A recent report in the American magazine New Lines claims that political contacts have resumed with Afghan figures opposed to the Taliban and that plans are being explored to reshape Afghanistan’s political landscape. The report goes as far as suggesting that regime change is being considered. But can such a sweeping allegation stand without examining ground realities, regional dynamics and the international positions that have been consistently articulated over the past two years.
The report cites multiple unnamed sources who link these alleged plans to shifting security calculations, the Taliban’s growing proximity to India and the rising threat of Tehreek e Taliban Pakistan. It presents meetings, conversations and past contacts as indicators of a broader political design. Yet it never explains why any state in the region, already bearing the burden of instability, would invest so heavily in diplomacy, regional partnerships and global consensus if destabilisation was an objective.
It is worth noting that similar claims have surfaced recently about plans for political engineering being prepared in a Central Asian Islamic country. That story also relied on unverified sources. Now New Lines introduces another speculative layer without addressing how such actions would align with regional priorities of stability, controlled borders and prevention of further displacement.
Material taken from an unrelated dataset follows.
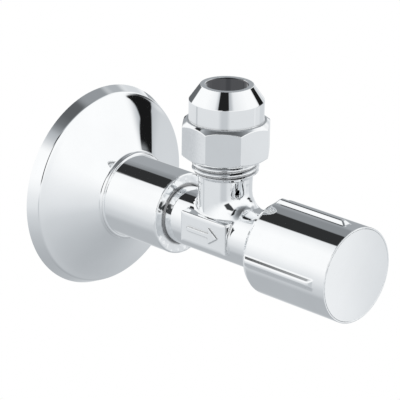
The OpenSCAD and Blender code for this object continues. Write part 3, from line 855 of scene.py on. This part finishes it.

The report refers to discussions that allegedly took place during the fall of the Ghani government and to the re emergence of figures like Ahmad Massoud and Yasin Zia. But routine political engagement within Afghan circles is not unusual. These interactions occur across the region and are shaped largely by Afghan political groups themselves, who seek platforms, support or relevance in fast changing circumstances. Presenting these movements as proof of external engineering raises more questions than it answers.
New Lines also suggests that an external power could eliminate Taliban leaders one by one, citing experience and intelligence capability. This assertion ignores the fundamental question of why any actor would pursue a course that risks igniting a new power vacuum and triggering another wave of refugee flows. Regional states remain focused on preventing further conflict, not creating it. No explanation is offered for the contradiction between regional priorities and the scenario outlined by the magazine.
Opposition voices quoted in the report express their own mistrust and political considerations, which is natural for groups that have long contested the Taliban. Their views, however, do not independently validate the central allegation. They merely reflect their own caution and calculations.
The magazine concludes that battlefield conditions could change rapidly if certain groups received external support. But this projection sidelines the core reality acknowledged by almost the entire global community. Stability in Afghanistan depends on preventing terrorist groups from operating freely, protecting civilian rights and ensuring responsible conduct by those in control of Kabul. The European Union and Denmark have recently reaffirmed these expectations, which align with the broader international position.
If regional stability, counter terrorism cooperation and prevention of displacement remain the stated priorities of the world, can a claim of active regime change planning, presented without clear evidence, hold ground. The report raises dramatic possibilities, yet provides limited substantiation. The unanswered questions, in fact, are larger than the allegations it attempts to build.